At any RPM, if you want it to operate as a generator, you need to apply an electrical load. At any RPM, if you do not apply a voltage or load, it still generates voltage, but is open circuit producing no current, no torque and just free-wheels.

Regards,

major


----------



## Juiced (May 2, 2009)

Yes, what they said. 

The Mars motor will generate good chunk of volts.

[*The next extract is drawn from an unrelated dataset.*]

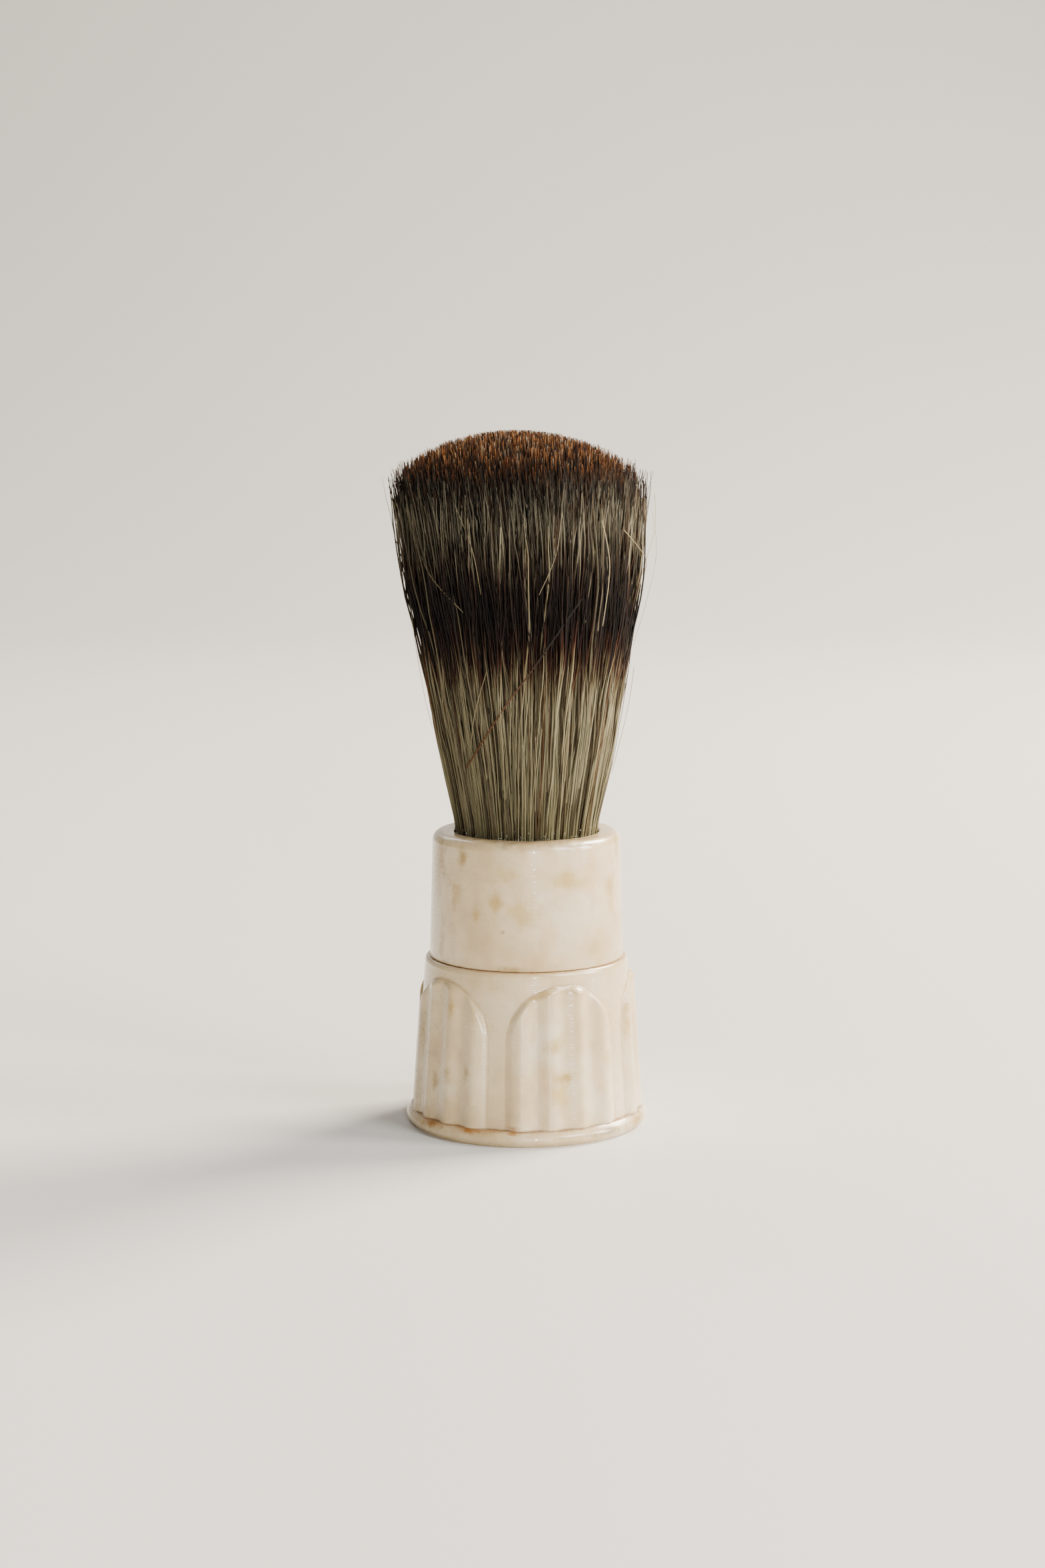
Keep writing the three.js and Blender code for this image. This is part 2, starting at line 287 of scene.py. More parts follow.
skirt_foot_radius = 17.55 * mm
skirt_top_radius = 15.95 * mm
shoulder_radius = 0.9 * mm
shoulder_inset = 0.5 * mm
hollow_radius = 14.2 * mm
hollow_draft = 0.6 * mm
hollow_ceiling = 15.35 * mm
socket_floor = 17.55 * mm
socket_radius = 8.7 * mm
washer_low, washer_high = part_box("cushion_washer")
clearance = 0.3 * mm
washer_pocket = washer_high[0] + clearance
washer_seat = washer_low[2] - clearance
base_columns = 480
skirt_rows = 84
seam = 0.02 * mm
skirt_foot = bead_height + seam


def applied(piece, inputs):
    """Runs a piece's node tree with these inputs and keeps the result as its plain mesh."""
    modifier = piece.modifiers[0]
    sockets = {item.name: item.identifier for item in modifier.node_group.interface.items_tree}
    for name, value in inputs.items():
        modifier[sockets[name]] = value
    graph = bpy.context.evaluated_depsgraph_get()
    result = bpy.data.meshes.new_from_object(piece.evaluated_get(graph))
    result.name = piece.name
    piece.modifiers.clear()
    piece.data = result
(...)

That is what these were original used for, (The B&S version) and some are still today, wind mill generators. 

They are great for Regen, but you have have weight in the vehicle to make Regen useful. 

Ed


----------



## todayican (Jul 31, 2008)

Ok, I am nearly following, let me shift it to a real world dillema then..

I want to drive a 500lb very aero trike with 2 motors, the mars and a 6hp i.c.e. the mars for up to say 50 and the 6hp running via the centrifigual clutch to the same shaft on the mars the main drive sprocket is on.

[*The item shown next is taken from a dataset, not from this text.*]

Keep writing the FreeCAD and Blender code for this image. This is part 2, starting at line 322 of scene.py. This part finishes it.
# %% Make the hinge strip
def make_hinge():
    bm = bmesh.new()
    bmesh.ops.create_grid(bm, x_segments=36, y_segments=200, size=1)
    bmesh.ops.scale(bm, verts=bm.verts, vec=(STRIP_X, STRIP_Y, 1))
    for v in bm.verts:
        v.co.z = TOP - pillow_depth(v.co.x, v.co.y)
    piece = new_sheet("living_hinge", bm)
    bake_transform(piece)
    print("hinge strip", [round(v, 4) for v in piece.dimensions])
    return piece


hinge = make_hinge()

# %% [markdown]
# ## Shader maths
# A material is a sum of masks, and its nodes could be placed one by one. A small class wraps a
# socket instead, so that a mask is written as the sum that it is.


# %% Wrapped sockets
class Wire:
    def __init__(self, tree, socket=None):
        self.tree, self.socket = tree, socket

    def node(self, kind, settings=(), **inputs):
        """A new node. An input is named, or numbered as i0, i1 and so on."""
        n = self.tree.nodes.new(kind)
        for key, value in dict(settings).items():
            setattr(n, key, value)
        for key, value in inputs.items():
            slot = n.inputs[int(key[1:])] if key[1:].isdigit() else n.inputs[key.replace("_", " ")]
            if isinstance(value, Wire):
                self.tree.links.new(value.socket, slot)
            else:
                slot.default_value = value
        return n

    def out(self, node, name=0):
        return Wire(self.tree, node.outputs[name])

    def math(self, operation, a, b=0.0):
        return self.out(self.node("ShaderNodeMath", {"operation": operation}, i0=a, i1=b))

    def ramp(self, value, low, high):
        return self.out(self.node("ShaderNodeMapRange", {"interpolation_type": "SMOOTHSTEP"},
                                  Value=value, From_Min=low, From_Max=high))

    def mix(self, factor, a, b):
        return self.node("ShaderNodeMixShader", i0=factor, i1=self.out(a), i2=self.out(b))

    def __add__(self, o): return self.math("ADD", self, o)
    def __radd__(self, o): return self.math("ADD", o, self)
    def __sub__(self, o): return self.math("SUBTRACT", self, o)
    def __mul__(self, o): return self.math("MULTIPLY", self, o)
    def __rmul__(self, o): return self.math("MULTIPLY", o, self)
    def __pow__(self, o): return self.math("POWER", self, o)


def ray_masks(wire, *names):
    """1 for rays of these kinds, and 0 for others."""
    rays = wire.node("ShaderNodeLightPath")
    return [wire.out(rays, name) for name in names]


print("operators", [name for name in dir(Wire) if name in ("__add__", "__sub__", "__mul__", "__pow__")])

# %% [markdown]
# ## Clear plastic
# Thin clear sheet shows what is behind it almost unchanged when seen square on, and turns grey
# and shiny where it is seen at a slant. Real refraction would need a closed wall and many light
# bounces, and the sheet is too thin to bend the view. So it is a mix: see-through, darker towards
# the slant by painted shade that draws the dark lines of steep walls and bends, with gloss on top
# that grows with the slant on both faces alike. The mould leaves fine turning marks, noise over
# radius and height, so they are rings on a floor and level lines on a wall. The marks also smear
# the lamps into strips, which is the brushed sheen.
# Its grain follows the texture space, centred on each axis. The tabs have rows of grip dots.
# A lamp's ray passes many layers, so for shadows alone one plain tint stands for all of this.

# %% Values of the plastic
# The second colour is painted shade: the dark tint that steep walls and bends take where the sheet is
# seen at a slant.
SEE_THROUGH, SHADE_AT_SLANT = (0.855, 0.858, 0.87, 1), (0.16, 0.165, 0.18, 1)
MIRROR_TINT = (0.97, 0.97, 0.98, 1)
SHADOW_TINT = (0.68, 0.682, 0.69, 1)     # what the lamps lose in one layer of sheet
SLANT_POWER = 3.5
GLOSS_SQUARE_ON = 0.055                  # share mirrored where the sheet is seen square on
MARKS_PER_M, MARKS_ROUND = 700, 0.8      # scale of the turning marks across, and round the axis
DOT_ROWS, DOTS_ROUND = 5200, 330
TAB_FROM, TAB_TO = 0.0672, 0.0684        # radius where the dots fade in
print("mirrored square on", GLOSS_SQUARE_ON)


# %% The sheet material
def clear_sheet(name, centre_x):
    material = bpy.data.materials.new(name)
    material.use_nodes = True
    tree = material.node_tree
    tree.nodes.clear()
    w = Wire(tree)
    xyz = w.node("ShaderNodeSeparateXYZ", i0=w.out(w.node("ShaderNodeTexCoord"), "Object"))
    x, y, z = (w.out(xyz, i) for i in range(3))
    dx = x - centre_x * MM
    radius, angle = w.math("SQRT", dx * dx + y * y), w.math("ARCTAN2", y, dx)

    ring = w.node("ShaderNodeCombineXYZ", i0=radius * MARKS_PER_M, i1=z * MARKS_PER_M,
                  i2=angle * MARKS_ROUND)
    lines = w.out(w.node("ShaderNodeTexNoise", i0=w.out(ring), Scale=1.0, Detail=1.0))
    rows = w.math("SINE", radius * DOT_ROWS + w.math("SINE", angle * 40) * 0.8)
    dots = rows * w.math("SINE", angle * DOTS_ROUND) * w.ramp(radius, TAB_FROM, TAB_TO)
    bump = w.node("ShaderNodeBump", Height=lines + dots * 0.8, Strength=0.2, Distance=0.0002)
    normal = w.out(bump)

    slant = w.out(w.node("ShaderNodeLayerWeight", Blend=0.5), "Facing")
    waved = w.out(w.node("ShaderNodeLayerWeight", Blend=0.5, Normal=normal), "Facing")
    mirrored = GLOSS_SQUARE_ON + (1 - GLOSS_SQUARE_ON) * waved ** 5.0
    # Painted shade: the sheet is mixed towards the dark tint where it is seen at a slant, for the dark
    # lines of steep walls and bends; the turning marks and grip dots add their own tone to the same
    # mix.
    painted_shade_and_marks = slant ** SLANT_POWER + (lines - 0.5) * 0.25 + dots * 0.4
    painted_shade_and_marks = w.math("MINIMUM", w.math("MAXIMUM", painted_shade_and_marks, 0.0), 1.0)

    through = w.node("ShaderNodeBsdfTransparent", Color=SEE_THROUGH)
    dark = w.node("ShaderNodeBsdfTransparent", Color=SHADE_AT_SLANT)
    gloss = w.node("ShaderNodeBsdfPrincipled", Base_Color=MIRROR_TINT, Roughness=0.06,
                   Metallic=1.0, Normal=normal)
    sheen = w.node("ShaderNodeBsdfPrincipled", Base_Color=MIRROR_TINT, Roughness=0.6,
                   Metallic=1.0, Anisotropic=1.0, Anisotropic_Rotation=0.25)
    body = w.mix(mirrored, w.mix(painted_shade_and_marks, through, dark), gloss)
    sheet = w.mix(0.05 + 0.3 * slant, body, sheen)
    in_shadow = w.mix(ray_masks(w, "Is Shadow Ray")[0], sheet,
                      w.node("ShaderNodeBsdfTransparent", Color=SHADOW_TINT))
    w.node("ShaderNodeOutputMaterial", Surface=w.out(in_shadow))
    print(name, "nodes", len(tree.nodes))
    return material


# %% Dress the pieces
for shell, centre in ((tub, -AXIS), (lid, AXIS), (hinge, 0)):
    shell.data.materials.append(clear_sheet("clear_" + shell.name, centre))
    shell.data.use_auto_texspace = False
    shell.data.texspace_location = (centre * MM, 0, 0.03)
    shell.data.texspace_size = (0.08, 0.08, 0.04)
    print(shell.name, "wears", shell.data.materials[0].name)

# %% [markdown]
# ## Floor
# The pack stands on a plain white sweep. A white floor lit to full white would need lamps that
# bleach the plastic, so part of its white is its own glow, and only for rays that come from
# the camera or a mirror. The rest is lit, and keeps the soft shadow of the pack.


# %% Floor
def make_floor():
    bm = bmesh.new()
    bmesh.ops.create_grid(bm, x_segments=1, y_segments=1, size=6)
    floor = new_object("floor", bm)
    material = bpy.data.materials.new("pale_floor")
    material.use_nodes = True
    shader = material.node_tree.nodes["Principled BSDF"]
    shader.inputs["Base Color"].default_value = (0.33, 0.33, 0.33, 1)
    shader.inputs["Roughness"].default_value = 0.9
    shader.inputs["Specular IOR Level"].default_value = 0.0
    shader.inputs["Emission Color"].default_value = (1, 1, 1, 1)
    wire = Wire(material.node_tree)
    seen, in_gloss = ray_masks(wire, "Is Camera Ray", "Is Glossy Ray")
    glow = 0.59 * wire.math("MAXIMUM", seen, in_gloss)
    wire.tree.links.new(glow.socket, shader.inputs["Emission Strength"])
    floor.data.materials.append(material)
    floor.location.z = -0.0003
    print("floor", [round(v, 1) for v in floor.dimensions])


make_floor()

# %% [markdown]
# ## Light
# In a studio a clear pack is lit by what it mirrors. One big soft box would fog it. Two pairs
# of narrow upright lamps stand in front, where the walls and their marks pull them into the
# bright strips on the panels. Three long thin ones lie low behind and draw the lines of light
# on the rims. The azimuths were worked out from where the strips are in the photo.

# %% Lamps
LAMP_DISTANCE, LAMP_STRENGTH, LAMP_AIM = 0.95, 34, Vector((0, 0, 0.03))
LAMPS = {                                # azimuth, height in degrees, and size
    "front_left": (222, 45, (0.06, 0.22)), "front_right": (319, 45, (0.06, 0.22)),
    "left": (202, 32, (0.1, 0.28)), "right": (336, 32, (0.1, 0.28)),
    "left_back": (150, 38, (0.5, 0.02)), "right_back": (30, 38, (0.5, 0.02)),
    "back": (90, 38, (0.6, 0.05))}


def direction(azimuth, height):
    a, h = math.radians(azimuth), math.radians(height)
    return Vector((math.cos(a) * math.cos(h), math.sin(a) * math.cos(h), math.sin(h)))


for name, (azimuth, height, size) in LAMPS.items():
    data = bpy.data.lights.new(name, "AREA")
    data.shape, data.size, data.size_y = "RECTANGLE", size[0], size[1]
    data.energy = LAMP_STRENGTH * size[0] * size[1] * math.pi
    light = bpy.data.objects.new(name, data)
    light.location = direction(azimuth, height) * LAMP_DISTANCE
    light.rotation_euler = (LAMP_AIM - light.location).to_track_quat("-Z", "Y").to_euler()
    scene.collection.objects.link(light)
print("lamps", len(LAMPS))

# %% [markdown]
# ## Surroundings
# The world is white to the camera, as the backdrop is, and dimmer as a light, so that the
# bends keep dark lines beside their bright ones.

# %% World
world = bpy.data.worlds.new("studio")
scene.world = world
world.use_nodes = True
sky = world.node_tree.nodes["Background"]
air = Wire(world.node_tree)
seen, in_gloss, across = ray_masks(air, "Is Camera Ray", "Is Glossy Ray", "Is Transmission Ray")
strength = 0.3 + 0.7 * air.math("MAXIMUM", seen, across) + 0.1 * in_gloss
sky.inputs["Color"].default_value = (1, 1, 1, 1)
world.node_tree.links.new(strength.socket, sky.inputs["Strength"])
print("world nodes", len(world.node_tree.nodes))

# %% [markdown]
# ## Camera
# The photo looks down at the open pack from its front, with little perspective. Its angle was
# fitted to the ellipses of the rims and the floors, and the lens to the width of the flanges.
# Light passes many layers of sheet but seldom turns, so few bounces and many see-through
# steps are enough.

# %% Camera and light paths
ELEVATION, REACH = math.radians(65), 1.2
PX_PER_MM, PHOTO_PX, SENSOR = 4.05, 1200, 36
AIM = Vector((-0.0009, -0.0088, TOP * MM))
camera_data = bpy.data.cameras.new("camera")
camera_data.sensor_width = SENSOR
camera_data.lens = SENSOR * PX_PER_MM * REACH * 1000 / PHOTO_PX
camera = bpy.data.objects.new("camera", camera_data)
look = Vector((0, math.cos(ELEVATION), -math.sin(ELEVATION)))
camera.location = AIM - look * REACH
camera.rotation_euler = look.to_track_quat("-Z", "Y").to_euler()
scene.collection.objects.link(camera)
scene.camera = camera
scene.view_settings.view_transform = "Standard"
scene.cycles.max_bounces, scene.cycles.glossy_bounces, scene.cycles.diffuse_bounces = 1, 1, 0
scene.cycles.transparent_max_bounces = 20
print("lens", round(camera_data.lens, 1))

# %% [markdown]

(also, I am using an alltrax 7245 controller) 

so here in the real world, once the 6hp is called upon to essencially take the rpms up on the motor by 50% the resulting "gen effect" would likely negate any hp the 6hp i.c.e. is trying to apply to the road?

if, as I kind of suspect the mars is being asked to go 75 (which I dont think it can btw) would the "tailwind" being created in this example by the ice just reduce the amp draw considerably?

another question I have is if I gear it so that it doesent have any danger of "generating" would I have a prayer of competent accelleration with 500 lb of vehicle, and 250 or rider?


----------



## Juiced (May 2, 2009)

I would use a electrical (like on a AC unit) clutch to disengagement the Mars motor when the ICE kicks in. 

A question Sir, Can the 6HP can move the trike at 75?

Note: A Mars motor has 18 HP at 300 amps. 

Ed


----------